Its’ still very easy to believe that Fieri spends his days noshing on ribs slathered in bourbon-honey sauce and bison burgers. Does he have to take care on the road? I’m not a huge fried food fan myself. Personally, I’m a big vegetable fan and I have to be very cautious of what I eat and how much I eat of it. And yes, have they had to come up to me and say ‘Chef, you’ve got two more locations today. You cannot have all the enchiladas’? And have they taken them out of my hands? Yes, they have.”
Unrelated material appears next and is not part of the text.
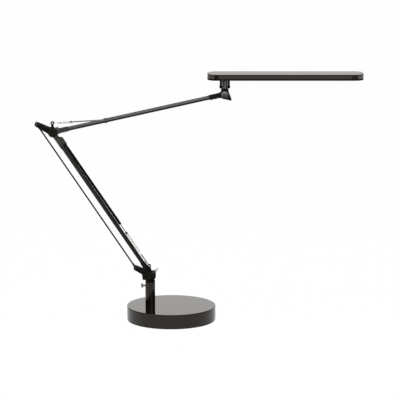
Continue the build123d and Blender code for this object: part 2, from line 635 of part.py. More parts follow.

He sees new chances for food entrepreneurs.. He believes more people want to take tighter control of their lives and work for themselves, even if they are putting in dizzying hours on a food truck. And there’s growing appreciation for higher food quality. “Stereotypical food is not a pizza chain anymore. People are scratch-making, hand-making, you know, 36-hour, 48-hour dough, and they are cooking it in a wood-fired oven. People are getting real barbecue that’s cooked on a smoker and not just in a pan that’s got some liquid smoke,” he says. “People are getting a chance to expect the best.”

“Tournament of Champions” probably won’t be his last effort at Food Network. “I don’t think a week goes by where I don’t get a phone call with a new pitch from Guy,” says White, the president.

But you won’t find the entrepreneur taking credit for some of his biggest contributions to popular culture. With a signature line that gets used in many episodes of “Triple D,” Fieri sends his viewers to Flavor Town almost every week. He says he never meant to do so.

“Sometimes, weird s—t comes out of my mouth. ‘Flavor Town’ was nothing more than a joke. The guy had a big pizza. I said ‘That looks like the steering wheel on the bus that’s going to Flavor Town.’ That’s all it was,” he recalls. Soon, people were repeating it to him. “I’m walking through the airport with my film crew and someone goes, “I’m on the way to Flavor Town!’”

If he could do that on a regular basis, Fieri says, “I’d be doing great in marketing.” But that’s not his style. “This is just natural,” he says of what he presents on TV. “What you see if what you get.”